When gun-hating bureaucrats and politicians finally ran the last gun store in Washington, D.C., out of business back in 2020, the Metropolitan Police Department (MPD) took over the chore of transferring firearms. What happened after that has drawn the attention of the Bureau of Alcohol, Tobacco, Firearms and Explosives—and not good attention, either.
According to a report by NBC’s News4 I-Team, the D.C. Metropolitan Police Department (MPD) has been listed among a group of “bad apple” Federal Firearms Licensees. The list is compiled for the ATF to take a closer look at FFLs that have a high number of firearms transferred that later are recovered at crime scenes, and that’s exactly what occurred after MPD began handling transfers.
“So many guns [were] recovered at crime scenes, in such a brief period, that the Bureau of Alcohol, Tobacco, Firearms and Explosives placed D.C. police into a program designed to give extra scrutiny to dealers with higher levels of so-called crime guns,” the report stated.
With no gun stores left in the District, residents were forced to buy guns from nearby states or order guns online to be shipped to MPD. Metro Police received the guns from retailers, conducted the required NICS check, then transferred the guns to the new owners.
During the roughly eight months that MPD handled the transfers, about 8,000 guns passed through the department to purchasers. And according to the report, guns later found at crime scenes raised a red flag for the ATF, causing the ATF to issue the MPD a “Demand 2 Program” letter in May 2022. That program requires FFLs that have 25 or more firearm traces a year, with a short “time to crime” of under three years, to submit an annual report to the ATF.

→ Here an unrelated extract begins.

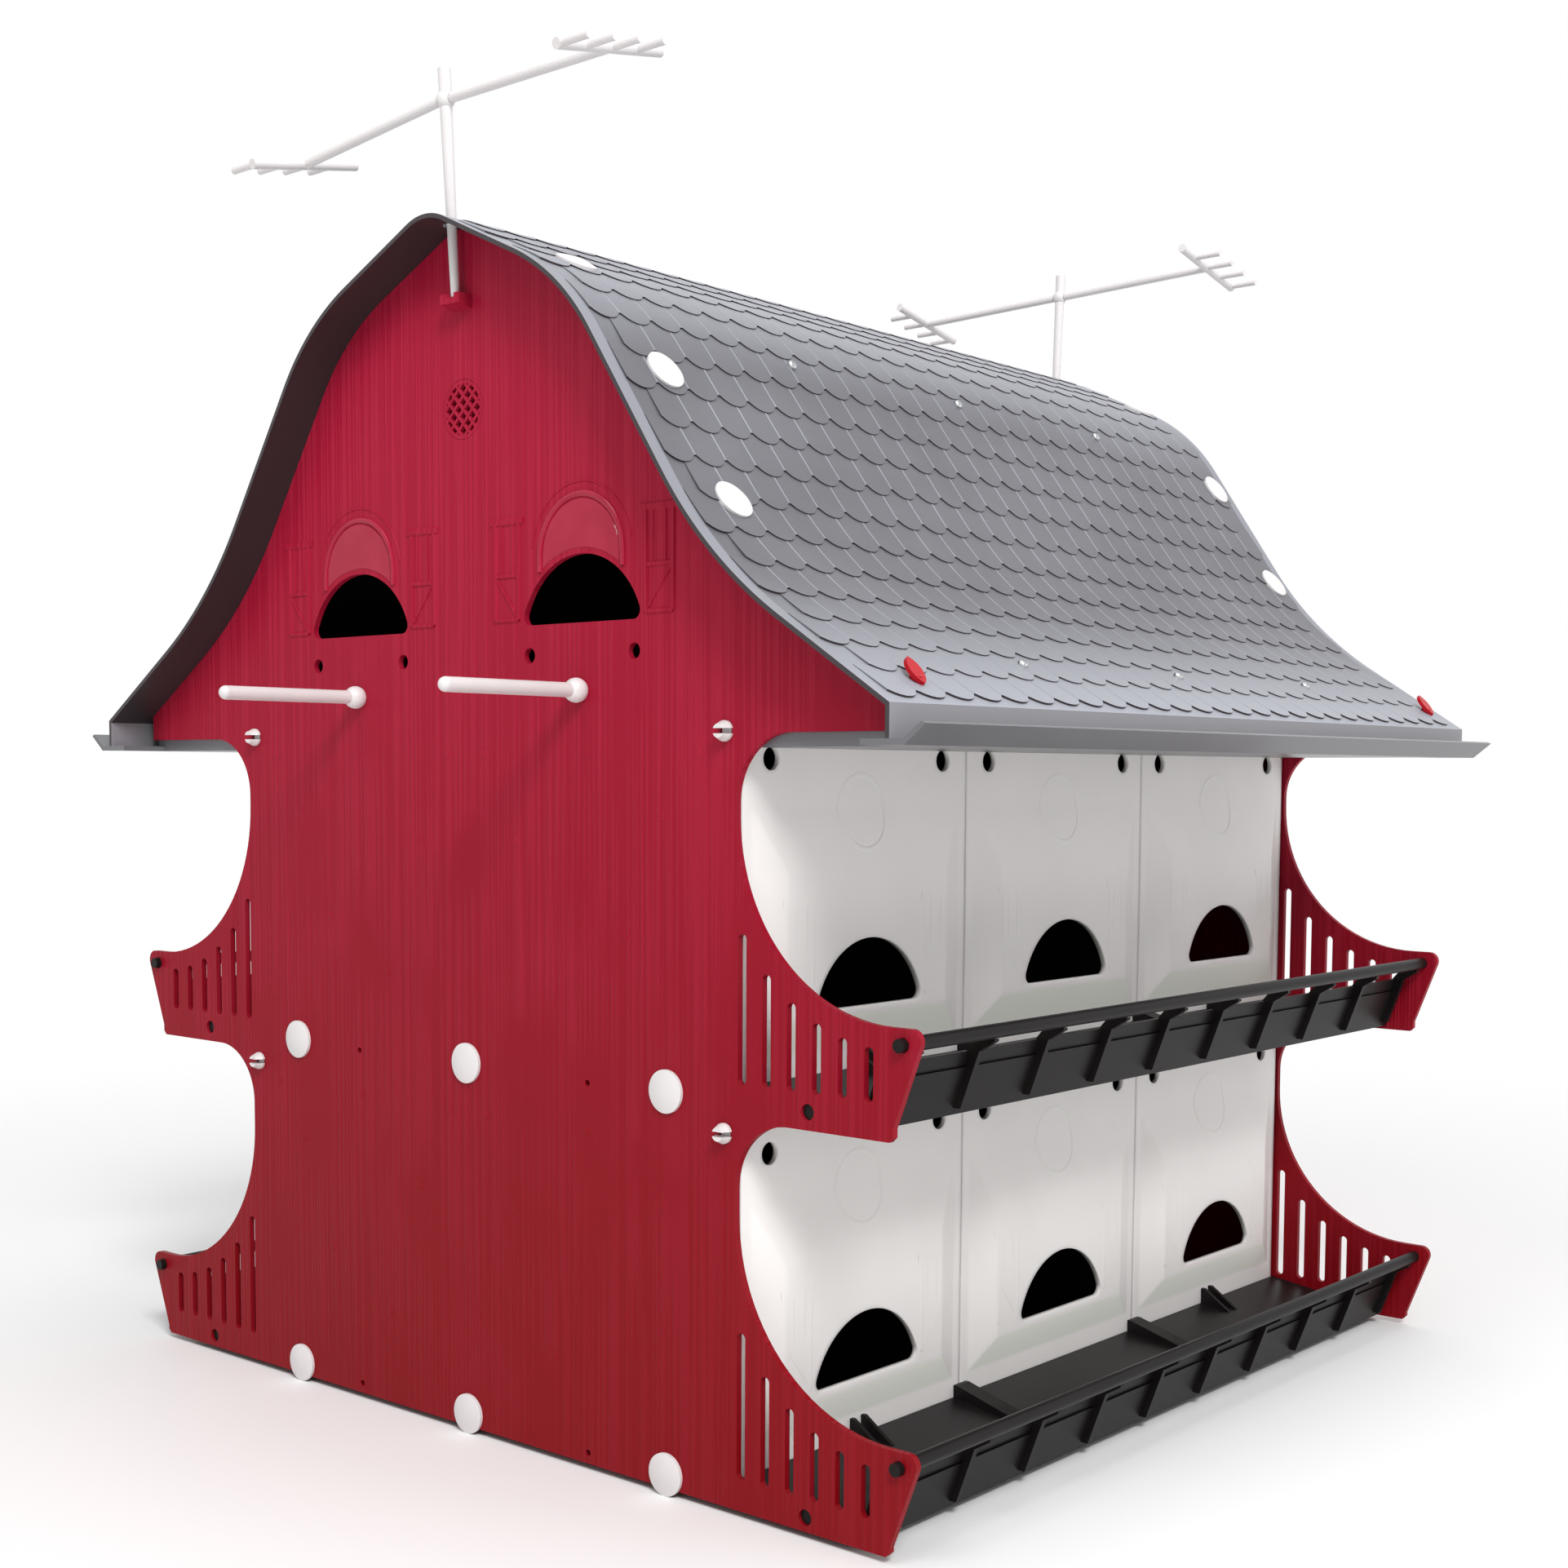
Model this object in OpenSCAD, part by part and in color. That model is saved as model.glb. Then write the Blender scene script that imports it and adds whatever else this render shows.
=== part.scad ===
// Two-storey plastic barn for purple martins: twelve rooms, a loft, four railed porches,
// a curved gambrel roof and two masts with perching rakes.
// Frame: origin under the middle of the house, X across, Y along the ridge, Z up, in millimetres.

/* [Body] */
// Length of one room along the ridge
room_pitch = 159; // [140:1:175]
// Clearance between the end rooms and the end panels
end_gap = 1.5; // [0.5:0.1:3]
// Width of the body over the room fronts
body_w = 337; // [300:1:360]
// Height of one storey
storey_h = 168; // [155:1:185]
// Wall thickness of floors, fronts and dividers
wall_t = 2.5; // [2:0.1:3.5]
// Depth of a floor tray
floor_h = 11; // [8:0.5:14]
// Side clearance between neighbouring pieces
fit_gap = 0.2; // [0.1:0.05:0.4]

/* [Room fronts] */
// How far the entrance plane stands proud of the wall
bulge_out = 6.3; // [4:0.1:9]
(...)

Time-to-crime data, often used by the ATF and FBI, is the amount of time between when a gun is sold and then is later found at a crime scene. Well over half of the guns recovered at crime scenes are recovered more than three years after the sale, and a good percentage are recovered after many more years. However, according to the NBC report, at least 25 guns MPD transferred in 2020 and 2021 were recovered at crime scenes in 2021, far sooner than the national average.
In their investigation, NBC’s News4 I-Team found the MPD to be silent about the matter, refusing to answer questions about how many guns they had transferred to crime scenes or whether they informed families of crime victims that the police had transferred the firearm used to injure their family members.
“D.C. police would not tell us how many people were assigned to the gun dealing unit,” the report added. “Nor would they say if they ever refused a sale—as is a dealer’s right.”